Ask YC: What's your favorite sci-fi or tech TV show? - nreece

Lost, The X Files, Star Trek (classic series and NG), The Twilight Zone etc.
======
ALee
Battlestar Galactica (BSG) because it: a) is not a sci-fi show with utopian
aliens b) politics (especially Iraq and religion) c) hot women d) space
(especially the battles)

------
NoBSWebDesign
Futurama! That's counts as a sci-fi show, right? It also has sweet tech, like
the smell-o-scope.

Ooh, and Chappelle's Show. That's a great tech show. The Haters is Time have a
time machine, and then there was that episode where Chappelle visited the
interwebs and punched out the spammer.

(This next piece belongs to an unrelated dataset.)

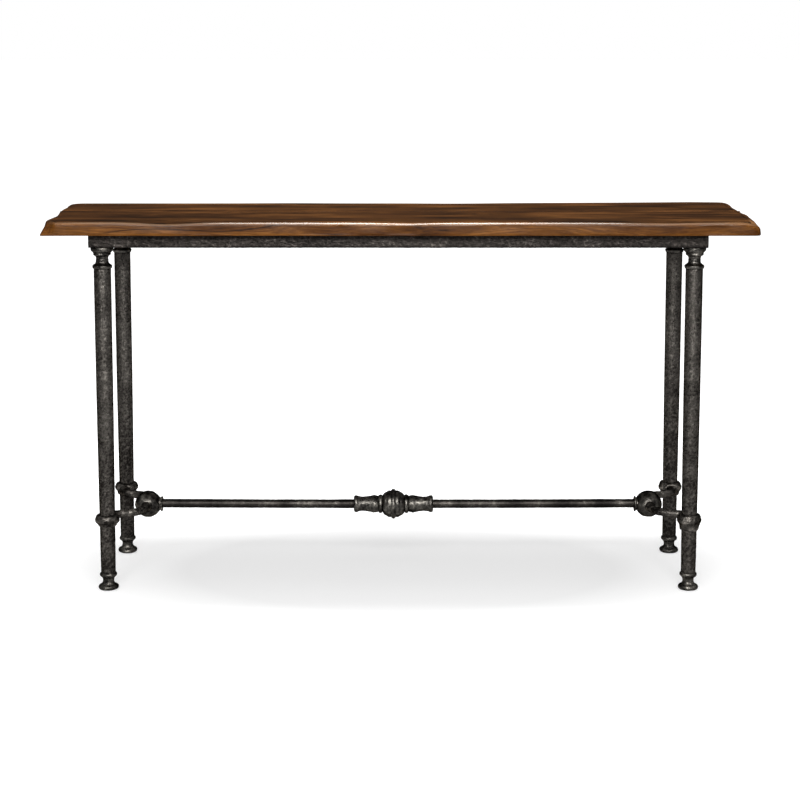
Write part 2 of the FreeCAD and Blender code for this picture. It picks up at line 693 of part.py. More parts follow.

That was awesome!

------
JayNeely
Battlestar Galactica is a current favorite, and I've been re-watching an old
favorite, Babylon 5.

I like a lot of Star Trek, but the signal-to-noise ratio in those series is
worse than what I would consider "favorite" quality.

------
izak30
_cough_ firefly. yup, i said it.

------
divia
Farscape, Battlestar Galactica, Firefly

------
verbal
farscape! if you dont know what that is, you owe it to yourself to watch it.

------
tyohn
Stargate

------
muriithi
Numb3rs

------
cardmagic
Alias